By Alan Wolf, YSN
Retailers largely ended 2019 on an up note, posting solid sales gains for the month of December.
According to the latest estimates from the U.S. Department of Commerce, total retail sales for the last month of the last decade rose 6 percent, to $464.5 billion. The tally was adjusted for seasonal variation and for holiday and trading day differences, but not for price changes.
Leading the pack as usual were pureplay e-tailers and other non-store direct sellers, who enjoyed a 19.2 percent lift year over year, to $66.8 billion. Furniture and home furnishings shops also fared well, ending the holiday period up 3.2 percent over last year’s haul, to $9.9 billion.
Appliance retailers, which the Commerce Department lumps together with consumer tech sellers, had a softer holiday ending, with year-over-year sales slipping 0.7 percent for both channels, to $8.1 billion. The good news: despite continued price compression in electronics, business was up from November, with an increase of 0.6 percent.
Overall, retailers were aided by a strong economy, a confident consumer and a calendar shift that partially pushed the extended Thanksgiving Day weekend into December.

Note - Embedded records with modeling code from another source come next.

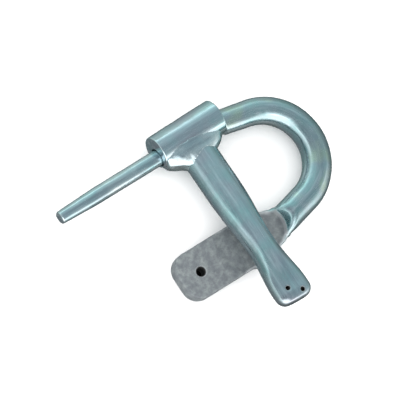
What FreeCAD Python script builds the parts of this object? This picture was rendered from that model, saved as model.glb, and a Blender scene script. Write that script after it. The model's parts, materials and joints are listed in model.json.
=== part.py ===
"""Trailer coupler lock: a forged ring bar with a lock pin, and a T-handle that turns and slides on the pin.

Millimetres.  The origin is on the lock pin's axis, where the handle's sleeve ends and the pin's working
length begins.  +X runs along the pin to its tip, +Y runs from the pin to the flat tang, and +Z stands
square to the plane of the ring, away from the ground that the lock lies on.
"""
import FreeCAD, Part
import math
import os

Vector = FreeCAD.Vector

# ---- driving dimensions ----
BAR_D = 18.2
GROUND_Z = -BAR_D / 2       # what the ring, the tang and the sleeve lie on

# T-handle: sleeve, tube and weld
SLEEVE_LENGTH = 46.4
SLEEVE_FREE_D = 21.0        # outside, at the pin's side
SLEEVE_OUTER_D = 22.6       # outside, at the ring's side
SLEEVE_BORE_D = 18.4
SLEEVE_MOUTH_D = 11.8       # the bore closes down round the pin at the free end
SLEEVE_MOUTH_WALL = 3.0
SLEEVE_END_X = -0.8         # the free end, just short of the pin's working length
SLEEVE_OFF_Y = -3.0         # the loose sleeve lies off the pin's axis, away from the tang
SLEEVE_CHAMFER = 0.6
HANDLE_LEAN = 8.9           # degrees up from the ring's plane, which rests the tube over the tang
HANDLE_SKEW = 2.6           # degrees off square to the sleeve, towards the pin's tip
HANDLE_LENGTH = 124.2       # foot of the tube's axis to its closed end
HANDLE_FOOT_X = -25.0       # where the tube's axis would meet the sleeve's middle plane
HANDLE_FOOT_Z = -0.1
TUBE_WIDTH = 23.6           # flattened, so that it's wider than it's high
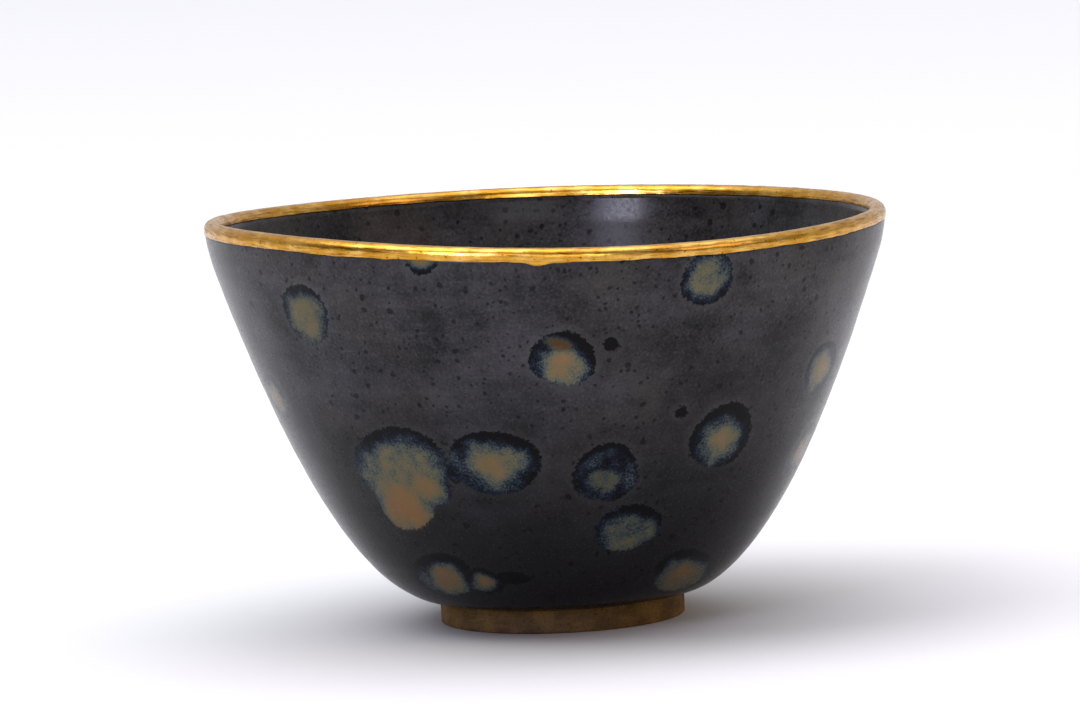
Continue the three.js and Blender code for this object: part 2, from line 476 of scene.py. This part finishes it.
foot_line = foot_section()
glaze_line = glazed_section()
bowl_steps_round = 360
bowl = turn_section("tea_bowl", foot_line + glaze_line, bowl_steps_round, oil_spot_glaze())
bowl.data.materials.append(bare_clay())

section = np.array(foot_line + glaze_line)
section_lengths = np.concatenate(([0], np.cumsum(np.linalg.norm(np.diff(section, axis=0), axis=1))))
glaze_start = section_lengths[len(foot_line) - 1]
top_point = int(np.argmax(section[:, 1]))
lip_top = section_lengths[top_point]
outside_points = slice(len(foot_line), top_point)
inside_points = slice(None, top_point, -1)

# Where each oil spot lies: degrees round from the front towards the right, and height up the wall,
# width and height of the spot in millimetres. Lean turns its top to the left, in degrees. Ring is the
# share of the spot's size that its dark ring takes, and bias makes that thicker towards the clock hour
# that heavy gives. Bloom is how far the pale heart shows. It is kept lower on the spots low on the
# wall, partly as painted shade there. Warmth is how rusty the heart is. Ripest keeps a heart blue or
# green.
outside_spots = []
inside_spots = []


def spot(
    turn,
    up,
    wide,
    tall,
    lean=0,
    ring=0.25,
    bias=0.12,
    heavy=12,
    bloom_and_shade=1.0,
    warmth=0.0,
    ripest=9.0,
    side=outside_spots,
):
    """Adds one oil spot to those of the bowl's outside or inside."""
    side.append((turn, up, wide, tall, lean, ring, bias, heavy, bloom_and_shade, warmth, ripest))


spot(-47.0, 58.6, 11.4, 10.8, lean=6, ring=0.14, bias=0.2, bloom_and_shade=0.7, ripest=2.4)
spot(-20.8, 69.4, 5.4, 6.0, ring=-0.1, bias=-0.6, bloom_and_shade=0.8)
spot(2.0, 52.0, 10.8, 10.8, ring=0.35, bias=0.46, heavy=12.3, warmth=0.35)
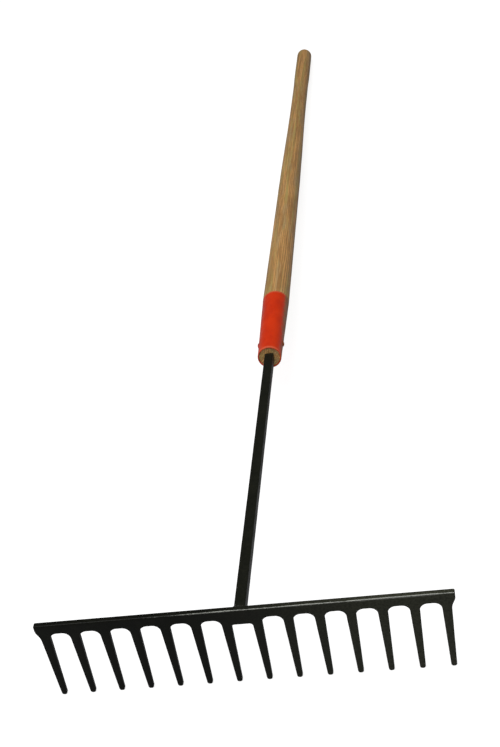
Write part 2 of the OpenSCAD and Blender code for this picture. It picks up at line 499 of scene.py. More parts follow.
def fill_dust(r: Recipe, given: Sockets) -> Sockets:
    """Fine pale dust that settles on what faces up, in soft clouds.

    Args:
        r: The group's own tree.
        given: The group's input sockets by name.

    Returns:
        A socket for each output.
    """
    up = r.axis(r.put("ShaderNodeNewGeometry").outputs["Normal"], "Z")
    lying = r.step(up, 0.1, 0.95)
    where = r.place()
    cloud = r.step(r.noise(where, 38.0, 5.0, 0.62), 0.42, 0.78)
    specks = r.step(r.noise(where, 1600.0, 1.0, 0.5), 0.68, 0.74)
    lain = r.plus(r.times(cloud, 0.7), r.times(specks, 0.9))
    amount = r.times(r.times(lain, lying), given["Amount"])
    return {"Color": r.tint(amount, given["Color"], given["Dust"])}


class Effects:
    """The effects that more than one finish uses."""

    def __init__(self) -> None:
        """Builds each node group once."""
        self.worn = shared_effect(
            "worn_patches",
            {"Mark": (FLOAT, 0.0), "Patch": (FLOAT, 60.0), "Reach": (FLOAT, 0.6)},
            {"Bare": FLOAT}, fill_worn)
        self.coat = shared_effect(
            "brushed_coat", {"Scale": (FLOAT, 700.0), "Pits": (FLOAT, 0.3)},
            {"Height": FLOAT, "Cloud": FLOAT}, fill_brushed_coat)
        self.dust = shared_effect(
            "settled_dust",
            {"Color": (COLOUR, (0, 0, 0)), "Dust": (COLOUR, (0.4, 0.38, 0.34)),
             "Amount": (FLOAT, 0.1)},
            {"Color": COLOUR}, fill_dust)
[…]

“This was a healthy holiday season, especially compared with the decline in retail sales we saw at the end of the season in 2018,” commented Jack Kleinhenz, Chief Economist of the National Retail Federation (NRF), the leading retail trade group. “Despite a late Thanksgiving and worries about tariffs, the consumer didn’t go away. We’ve had months of strong employment numbers, high wages and strong household balance sheets. There’s no doubt that gave consumers a sense of confidence about their ability to spend, and they did their part to keep the economy moving.”